15. Pavarotti's Funeral: A Note of Discord
| Pavarotti chose sunflowers because "They seek the light" Acrylic Painting (10x14ins) |
“Now,” I said as I started to climb out of bed, “I wonder how the Church is going to get out of that little fix.”
Quite honestly, I found there was nothing extravagant about the funeral: a few white and red roses among a cluster of sunflowers was as much of the luxury as I could see. Neither did there seem to be any rigorous formality about the whole affair- it appeared as if the good nature of the deceased had sprung out of the coffin and saturated the atmosphere. Phrases like, “I hope there’s not going to be a lot of dark clothes at my funeral” and “Sunflowers, sunflowers because they seek the light,” came to mind. The climax of course was when a recording of some years ago where Luciano and his father, in the same Cathedral, sang “Panis Angelicus,” not in unison but one voice echoing the other… as if the father was calling the son and the son was resonating his reply.
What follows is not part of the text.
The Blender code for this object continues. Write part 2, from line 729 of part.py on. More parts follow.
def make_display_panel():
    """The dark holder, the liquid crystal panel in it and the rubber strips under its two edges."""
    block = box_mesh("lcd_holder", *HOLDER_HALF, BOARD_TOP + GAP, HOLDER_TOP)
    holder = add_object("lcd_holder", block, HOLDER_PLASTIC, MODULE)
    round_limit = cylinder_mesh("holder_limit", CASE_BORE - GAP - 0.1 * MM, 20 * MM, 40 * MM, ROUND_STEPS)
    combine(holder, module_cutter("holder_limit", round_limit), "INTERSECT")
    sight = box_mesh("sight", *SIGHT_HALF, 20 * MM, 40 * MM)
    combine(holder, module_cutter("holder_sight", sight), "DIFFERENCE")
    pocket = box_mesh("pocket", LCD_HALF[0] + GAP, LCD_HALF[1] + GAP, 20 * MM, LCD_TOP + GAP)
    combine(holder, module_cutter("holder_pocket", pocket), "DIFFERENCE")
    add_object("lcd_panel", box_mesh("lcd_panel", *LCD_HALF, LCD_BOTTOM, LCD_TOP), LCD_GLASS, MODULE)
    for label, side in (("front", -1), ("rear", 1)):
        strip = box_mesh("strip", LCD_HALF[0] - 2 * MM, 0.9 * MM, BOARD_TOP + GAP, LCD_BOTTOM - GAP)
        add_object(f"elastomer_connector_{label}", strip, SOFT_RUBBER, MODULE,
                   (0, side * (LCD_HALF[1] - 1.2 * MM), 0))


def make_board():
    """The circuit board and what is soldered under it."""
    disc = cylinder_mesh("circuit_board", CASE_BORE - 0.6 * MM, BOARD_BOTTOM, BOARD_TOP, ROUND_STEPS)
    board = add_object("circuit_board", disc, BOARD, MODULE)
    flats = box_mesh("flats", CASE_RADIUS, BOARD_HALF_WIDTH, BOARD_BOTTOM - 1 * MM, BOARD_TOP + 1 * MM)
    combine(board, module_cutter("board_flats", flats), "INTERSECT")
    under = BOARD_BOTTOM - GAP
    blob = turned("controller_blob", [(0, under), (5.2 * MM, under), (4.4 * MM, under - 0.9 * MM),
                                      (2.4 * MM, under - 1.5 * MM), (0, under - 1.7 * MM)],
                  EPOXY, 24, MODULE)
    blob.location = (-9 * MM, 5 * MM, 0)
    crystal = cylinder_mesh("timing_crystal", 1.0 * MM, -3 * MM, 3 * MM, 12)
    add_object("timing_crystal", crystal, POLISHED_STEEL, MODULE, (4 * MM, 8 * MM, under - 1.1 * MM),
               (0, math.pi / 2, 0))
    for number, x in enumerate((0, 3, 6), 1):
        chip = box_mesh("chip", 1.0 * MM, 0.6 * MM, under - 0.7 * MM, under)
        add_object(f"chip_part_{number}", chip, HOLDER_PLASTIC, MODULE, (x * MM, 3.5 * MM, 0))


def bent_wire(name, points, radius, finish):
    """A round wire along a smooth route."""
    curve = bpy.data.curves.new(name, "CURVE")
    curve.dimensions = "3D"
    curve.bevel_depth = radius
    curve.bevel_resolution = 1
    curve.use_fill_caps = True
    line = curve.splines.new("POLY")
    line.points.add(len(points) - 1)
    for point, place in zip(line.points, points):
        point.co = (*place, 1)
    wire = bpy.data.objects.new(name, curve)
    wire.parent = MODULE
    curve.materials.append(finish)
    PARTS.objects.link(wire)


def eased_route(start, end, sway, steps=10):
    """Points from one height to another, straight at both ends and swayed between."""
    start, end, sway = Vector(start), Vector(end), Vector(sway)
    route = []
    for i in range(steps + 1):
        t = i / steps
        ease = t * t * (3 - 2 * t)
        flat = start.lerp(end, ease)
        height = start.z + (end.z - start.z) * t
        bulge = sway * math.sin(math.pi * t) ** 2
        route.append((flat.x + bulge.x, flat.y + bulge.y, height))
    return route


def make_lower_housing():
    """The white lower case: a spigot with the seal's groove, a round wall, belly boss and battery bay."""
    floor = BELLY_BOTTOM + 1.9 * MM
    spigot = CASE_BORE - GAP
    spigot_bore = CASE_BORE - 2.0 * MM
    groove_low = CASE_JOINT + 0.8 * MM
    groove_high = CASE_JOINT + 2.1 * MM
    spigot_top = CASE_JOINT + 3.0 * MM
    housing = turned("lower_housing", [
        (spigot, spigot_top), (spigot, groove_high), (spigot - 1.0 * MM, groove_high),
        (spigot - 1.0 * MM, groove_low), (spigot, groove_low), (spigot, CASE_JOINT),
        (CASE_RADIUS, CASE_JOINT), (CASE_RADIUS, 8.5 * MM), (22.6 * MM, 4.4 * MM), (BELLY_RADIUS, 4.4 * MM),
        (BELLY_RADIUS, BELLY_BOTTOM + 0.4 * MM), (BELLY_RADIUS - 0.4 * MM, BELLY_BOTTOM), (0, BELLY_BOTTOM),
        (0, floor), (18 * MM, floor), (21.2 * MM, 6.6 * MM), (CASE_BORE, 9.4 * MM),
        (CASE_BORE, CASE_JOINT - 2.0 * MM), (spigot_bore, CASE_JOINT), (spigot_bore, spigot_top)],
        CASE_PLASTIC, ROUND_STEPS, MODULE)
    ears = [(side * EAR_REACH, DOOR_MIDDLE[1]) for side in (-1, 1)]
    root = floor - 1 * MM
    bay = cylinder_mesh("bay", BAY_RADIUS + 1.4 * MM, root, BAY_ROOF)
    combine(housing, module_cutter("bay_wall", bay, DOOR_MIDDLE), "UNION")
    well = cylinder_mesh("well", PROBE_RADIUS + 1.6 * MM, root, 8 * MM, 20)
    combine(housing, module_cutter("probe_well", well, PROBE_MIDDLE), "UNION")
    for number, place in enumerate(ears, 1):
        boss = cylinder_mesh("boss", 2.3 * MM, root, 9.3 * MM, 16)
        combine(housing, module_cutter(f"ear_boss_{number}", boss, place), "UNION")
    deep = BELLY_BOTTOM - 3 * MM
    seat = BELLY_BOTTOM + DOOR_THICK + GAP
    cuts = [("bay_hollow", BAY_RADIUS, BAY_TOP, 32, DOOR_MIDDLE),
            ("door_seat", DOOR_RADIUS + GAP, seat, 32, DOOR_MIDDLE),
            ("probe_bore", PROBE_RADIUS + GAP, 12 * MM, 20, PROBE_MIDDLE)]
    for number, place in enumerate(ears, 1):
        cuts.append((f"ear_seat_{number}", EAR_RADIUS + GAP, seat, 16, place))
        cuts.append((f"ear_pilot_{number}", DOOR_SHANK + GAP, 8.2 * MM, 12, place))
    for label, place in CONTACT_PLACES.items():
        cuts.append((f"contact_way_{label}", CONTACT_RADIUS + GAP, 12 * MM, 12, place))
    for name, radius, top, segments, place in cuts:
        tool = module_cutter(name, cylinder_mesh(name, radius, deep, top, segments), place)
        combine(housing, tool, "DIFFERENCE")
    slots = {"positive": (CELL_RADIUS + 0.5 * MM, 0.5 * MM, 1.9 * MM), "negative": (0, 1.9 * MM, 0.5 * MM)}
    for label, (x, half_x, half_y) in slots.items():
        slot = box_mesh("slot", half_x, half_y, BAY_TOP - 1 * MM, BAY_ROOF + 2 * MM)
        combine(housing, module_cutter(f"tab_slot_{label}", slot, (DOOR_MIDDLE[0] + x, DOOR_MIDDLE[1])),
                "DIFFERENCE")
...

If the performance of “Panis Angelicus” (Heavenly Bread), that same heavenly bread that had been denied to Pavarotti after he re-married, as the Church forbids those who re-marry participating in the sacrament of the Eucharist, sent goose-pimples up many an arm, the Bishop who celebrated the Mass tried to fix the unfixable by saying that a funeral in the Cathedral cannot be denied to anyone who is a Catholic unless that person expresses that it should not be administrated, and that a funeral is not a question of rulers and regulations but the presentation of a soul to the mercy of God. However, even though such enunciations by a Bishop shows that there are as many opinions as there are mansions in the House of God, it did leave me with the sense that there is a need for the church to give the question of divorce more thought and not just leave things as they are because such, translated in daily living, is simply an absurdity.